Review of The Wrong War:

What we have created instead, West shows, is a vast culture of dependency: Americans are fighting and dying, while the Afghans by and large stand by and do nothing to help them. Afghanistan’s leaders, from the presidential palace in Kabul to the river valleys in the Pashtun heartland, are enriching themselves, often criminally, on America’s largesse. The Taliban, whatever else they do, fight hard and for very little reward. American soldiers, handcuffed by strict rules of engagement, have surrendered the initiative to their enemies. Most important, the Afghan people, though almost certainly opposed to a Taliban redux, are equally wary of both the Americans and their Afghan “leaders.” They will happily take the riches lavished on them by the Americans, but they will not risk their lives for either the Americans or their own government.
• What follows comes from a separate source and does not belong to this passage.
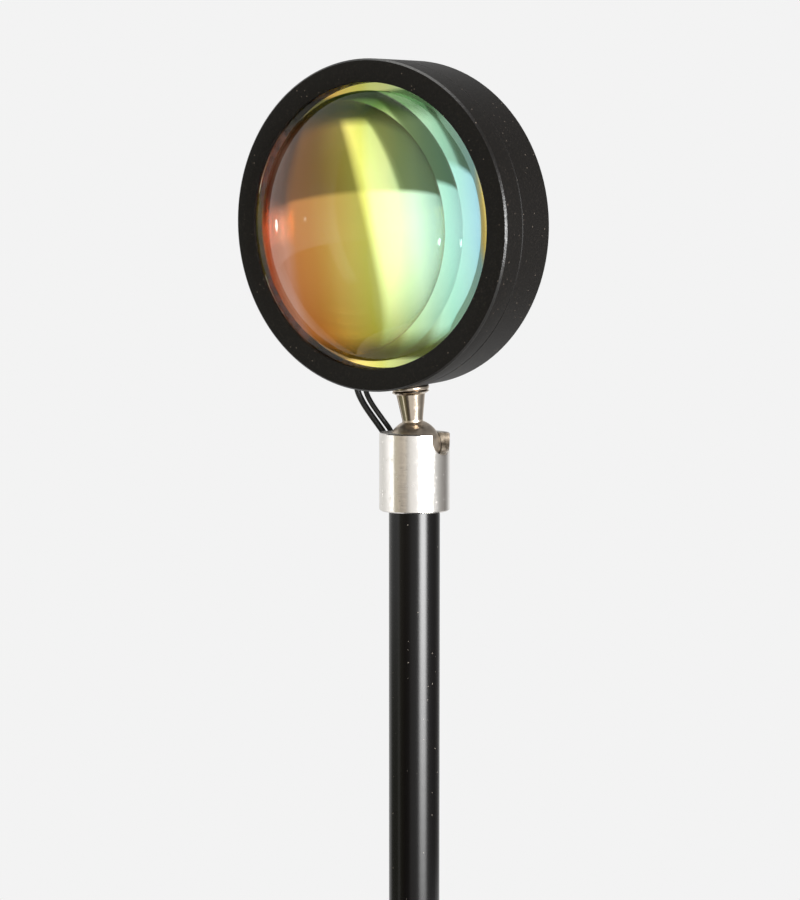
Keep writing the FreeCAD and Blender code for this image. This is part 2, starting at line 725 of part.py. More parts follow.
def coil_spot(turn):
    """Where the coil is after so many turns, and which way it runs there."""
    radius, layer, left = coil_out, 0, turn
    while layer < len(LAYERS) - 1 and left >= LAYERS[layer]:
        radius += PITCH * LAYERS[layer] * (1 if layer % 2 else -1)
        left -= LAYERS[layer]
        layer += 1
    swell = PITCH * (1 if layer % 2 else -1)
    radius += swell * left
    height = layer * PITCH
    slope = 0
    to_next = LAYERS[layer] - left
    if left < 0.25 - 1e-9 and layer:
        height -= PITCH * (0.5 - 2 * left)
        slope = 3 * PITCH
    elif to_next < 0.25 - 1e-9 and layer < len(LAYERS) - 1:
        height += PITCH * (0.5 - 2 * to_next)
        slope = 3 * PITCH
    if min(left, to_next) < 1e-9:
        swell = 0
    angle = math.pi - 2 * math.pi * turn
    out_way = Vector(math.cos(angle), math.sin(angle), 0)
    round_way = Vector(math.sin(angle), -math.cos(angle), 0)
    way = round_way * (2 * math.pi * radius) + out_way * swell + Vector(0, 0, slope)
    return coil_middle + out_way * radius + Vector(0, 0, height), way.normalize()


def biarc(p, way, q, way_on):
    """Two arcs from p to q, tangent to both ways and to each other."""
    across, both = q - p, way + way_on
    spread = 2 * (1 - way.dot(way_on))
    reach = (-across.dot(both) + math.sqrt(across.dot(both) ** 2 + spread * across.dot(across))) / spread
    a, b = p + way * reach, q - way_on * reach
    join = (a + b) * 0.5
    arcs = []
    for start, corner, end in ((p, a, join), (join, b, q)):
        back, on = (start - corner).normalize(), (end - corner).normalize()
        half = (math.pi - back.getAngle(on)) / 2
        radius = (start - corner).Length / math.tan(half)
        mid = corner + (back + on).normalize() * (radius / math.cos(half) - radius)
        arcs.append(Part.Arc(start, mid, end).toShape())
    return arcs


def turn_by_quarters():
    spots = [coil_spot(k / 4) for k in range(int(round(4 * sum(LAYERS))) + 1)]
    arcs = []
    for (p, way), (q, way_on) in zip(spots, spots[1:]):
        arcs += biarc(p, way, q, way_on)
    return arcs, spots[-1]


coil_arcs, (coil_end, _) = turn_by_quarters()
coil_path = Part.Wire(coil_arcs)
sampled = coil_path.discretize(Distance=2.0)
near = int(4 * lead_d / 2)
least = min((sampled[a] - sampled[b]).Length for a in range(len(sampled)) for b in range(a + near, len(sampled)))
print("coil: %.1f turns, least gap to itself %.2f mm" % (sum(LAYERS), least - lead_d))
as_solids([tube(coil_arcs, lead_d, "coil")], "lead_coil")

plug_in = Vector(coil_end.x, coil_end.y - 39, size("plug_height / 2"))
TAIL = [coil_end, coil_end + Vector(0, -7, 0), coil_end + Vector(0.5, -13.6, -0.5), coil_end + Vector(0.8, -20, -2.9),
        coil_end + Vector(0.5, -26.4, -5.9), plug_in + Vector(0, 6.2, 0), plug_in]
as_solids([tube(runs(TAIL, "lead to plug"), lead_d, "lead to plug")], "lead_tail")

print("free lead: %.0f mm with the switch" % (sum(lead_lengths) + size("switch_length")))

# ---------------------------------------------------------------- in-line switch

SWITCH = "create(<<placement>>; create(<<vector>>; %s; %s; 0); create(<<rotation>>; 0; 0; 0))" % (switch_in.x, switch_in.y)


def capsule(drawn):
    """The switch's outline from above, with its corners rounded."""
    side, inner = "switch_width / 2", "switch_width / 2 - switch_corner"
    far = "switch_length - switch_corner"
    return outline(drawn, [
        (side, "switch_corner"), (side, far, "switch_corner", 1),
        (inner, "switch_length"), ("-(%s)" % inner, "switch_length", "switch_corner", 1),
        ("-" + side, far), ("-" + side, "switch_corner", "switch_corner", 1),
        ("-(%s)" % inner, "0"), (inner, "0", "switch_corner", 1),
    ])


lower = new_body("switch_base", SWITCH)
pushed(lower, capsule(sketch(lower, "XY_Plane")), "Pad", "switch_height * 0.45")
softened(lower, "Chamfer", "0.6", lambda e: e.BoundBox.ZMax < 0.01)
room = sketch(lower, "XY_Plane", lift="1.6")
outline(room, box_corners("-5", "8", "5", "switch_length - 8"))
pushed(lower, room, "Pocket", "switch_height", reverse=True)
node(lower, "switch_base")

upper = new_body("switch_cover", SWITCH)
pushed(upper, capsule(sketch(upper, "XY_Plane", lift="switch_height * 0.45")), "Pad", "switch_height * 0.55")
softened(upper, "Fillet", "1.2", lambda e: e.BoundBox.ZMin > size("switch_height") - 0.01)
under = sketch(upper, "XY_Plane", lift="switch_height * 0.45")
outline(under, box_corners("-5", "8", "5", "switch_length - 8"))
pushed(upper, under, "Pocket", "switch_height * 0.55 - 1.6", reverse=True)
opening = sketch(upper, "XY_Plane", lift="switch_height * 0.45")
ring(opening, "0", "switch_length / 2", "button_diameter / 2 + 0.15")
pushed(upper, opening, "Pocket", "switch_height", reverse=True)
node(upper, "switch_cover")

button = turned("switch_button", [
    ("0", "switch_height - 3.2"),
    ("button_diameter / 2 + 0.8", "switch_height - 3.2"),
    ("button_diameter / 2 + 0.8", "switch_height - 2.4"),
    ("button_diameter / 2", "switch_height - 2.4"),
    ("button_diameter / 2", "switch_height + 0.8", "0.5", 1),
    ("button_diameter / 2 - 0.5", "switch_height + 1.3"),
    ("1.6", "switch_height + 1.3"),
    ("0", "switch_height + 1.05"),
], SWITCH + " * " + moved("0", "switch_length / 2", "0"))
node(button, "switch_button")

core = solid("Box", "switch_core", SWITCH + " * " + moved("-3", "switch_length / 2 - 4", "1.6"),
             Length="6", Width="8", Height="switch_height - 3.2 - button_travel - 1.6 - 0.1")
node(core, "switch_core")

# ---------------------------------------------------------------- plug

PLUG = ("create(<<placement>>; create(<<vector>>; %s; %s; plug_height / 2); create(<<rotation>>; 180; 0; 0))"
        % (plug_in.x, plug_in.y))
grip = new_body("plug_grip", PLUG)
block = sketch(grip, "XY_Plane", lift="-plug_height / 2")
outline(block, [
    ("-plug_width / 2", "8"), ("-3.4", "6"), ("3.4", "6"), ("plug_width / 2", "8"),
    ("plug_width / 2", "6 + plug_length"), ("-plug_width / 2", "6 + plug_length"),
])
pushed(grip, block, "Pad", "plug_height")
softened(grip, "Fillet", "1.6", lambda e: isinstance(e.Curve, Part.Line)
         and (e.BoundBox.XLength < 0.01 and e.BoundBox.YLength > 1 and abs(e.BoundBox.XMin) > 3.5))
boot = sketch(grip, "XY_Plane")
outline(boot, [("0", "0"), ("1.9", "0"), ("2.6", "6.2"), ("0", "6.2")])
sleeve = grip.newObject("PartDesign::Revolution", "plug_boot")
sleeve.Profile = boot
sleeve.ReferenceAxis = (boot, ["V_Axis"])
sleeve.Angle = 360
doc.recompute()
node(grip, "plug_grip")

shell = new_body("plug_shell", PLUG)
mantle = sketch(shell, "XZ_Plane", lift="-(6 + plug_length)")
outline(mantle, box_corners("-6", "-2.25", "6", "2.25"))
outline(mantle, box_corners("-5.65", "-1.9", "5.65", "1.9"))
pushed(shell, mantle, "Pad", "12.5", reverse=True)
windows = sketch(shell, "XY_Plane")
for x in (-3.2, 1):
    outline(windows, box_corners(str(x), "6 + plug_length + 5", str(x + 2.2), "6 + plug_length + 7.2"))
pushed(shell, windows, "Pocket", "plug_height", middle=True)
node(shell, "plug_shell")

tongue = solid("Box", "plug_tongue_block", PLUG + " * " + moved("-5.55", "6 + plug_length", "-1.8"),
               Length="11.1", Width="11.6", Height="1.8")
contacts = [solid("Box", "plug_contact", PLUG + " * " + moved(x, "6 + plug_length + 4", "-0.1"),
                  Length="1.2", Width="7", Height="0.2") for x in ("-4.1", "-1.6", "0.4", "2.9")]
node(together("Fuse", "plug_tongue", tongue, *contacts), "plug_tongue")

# ---------------------------------------------------------------- check and write

doc.recompute()
os.makedirs("parts", exist_ok=True)
broken = [thing.Name for thing in doc.Objects if "Invalid" in thing.State or "Error" in thing.State]
if broken:
    raise RuntimeError("these don't build: " + ", ".join(broken))
for thing in nodes:
    if not thing.Shape.isValid() or thing.Shape.Volume <= 0:
        raise RuntimeError("%s isn't a sound solid" % thing.Label)
    print("%-16s %8.0f mm3, %d solids" % (thing.Label, thing.Shape.Volume, len(thing.Shape.Solids)))
    thing.Shape.exportStep("parts/%s.step" % thing.Label)
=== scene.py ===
import bpy
import math
from mathutils import Euler, Matrix, Vector


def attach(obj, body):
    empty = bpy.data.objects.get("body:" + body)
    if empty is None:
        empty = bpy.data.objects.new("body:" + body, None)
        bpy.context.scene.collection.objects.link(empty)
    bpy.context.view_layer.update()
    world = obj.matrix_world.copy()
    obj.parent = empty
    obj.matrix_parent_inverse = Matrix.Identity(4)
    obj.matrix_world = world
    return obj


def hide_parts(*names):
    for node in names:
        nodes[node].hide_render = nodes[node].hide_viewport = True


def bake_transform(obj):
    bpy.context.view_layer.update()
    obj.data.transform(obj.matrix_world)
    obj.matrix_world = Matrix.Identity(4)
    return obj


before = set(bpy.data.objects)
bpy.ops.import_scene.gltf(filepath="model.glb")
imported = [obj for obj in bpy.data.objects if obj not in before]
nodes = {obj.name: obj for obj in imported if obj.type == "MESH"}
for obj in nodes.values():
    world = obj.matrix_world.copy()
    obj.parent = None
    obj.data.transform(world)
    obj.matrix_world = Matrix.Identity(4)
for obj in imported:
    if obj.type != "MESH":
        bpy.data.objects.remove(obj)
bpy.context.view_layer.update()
mm = 0.001
print("frame loaded,", len(nodes), "nodes")

# where the head sits: the ball's middle, then the head's nod and lean, then its front face; mm and degrees
headPlace = {"ballHeight": 181.0, "nod": 3.5, "lean": -2.66, "stemBehindFront": 13.1, "ballToHead": 51.4}
ballAt = Vector((0, 0, headPlace["ballHeight"])) * mm
headTurn = (Matrix.Rotation(math.radians(headPlace["nod"]), 4, "X")
            @ Matrix.Rotation(math.radians(headPlace["lean"]), 4, "Y"))
stemFrame = Matrix.Translation(ballAt) @ headTurn
headFrame = stemFrame @ Matrix.Translation(
    Vector((0, -headPlace["stemBehindFront"], headPlace["ballToHead"])) * mm)


def rgb(code):
    # an sRGB hex colour as the linear one that the nodes take
    parts = [int(code[k:k + 2], 16) / 255 for k in (0, 2, 4)]
    return [p / 12.92 if p <= 0.04045 else ((p + 0.055) / 1.055) ** 2.4 for p in parts] + [1.0]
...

The Afghans are waiting to see who prevails, but prevailing is impossible without their help. (…)

West writes:

“For three years, the provincial reconstruction team had lived in a compound a few blocks from the scene of the tragedy. The P.R.T. had paid over $10 million to hire locals, who smiled in appreciation. Every time a platoon from 1-32 patrolled through town, they stopped to chat with storekeepers and to buy trinkets and candy to give to the street urchins. Yet the locals had turned on the soldiers in an instant. That the townspeople in A-Bad who profited from American protection and projects would believe the worst of O’Donnell’s soldiers — whom they knew personally — suggested that the Americans were tolerated but not supported, regardless of their good works and money.”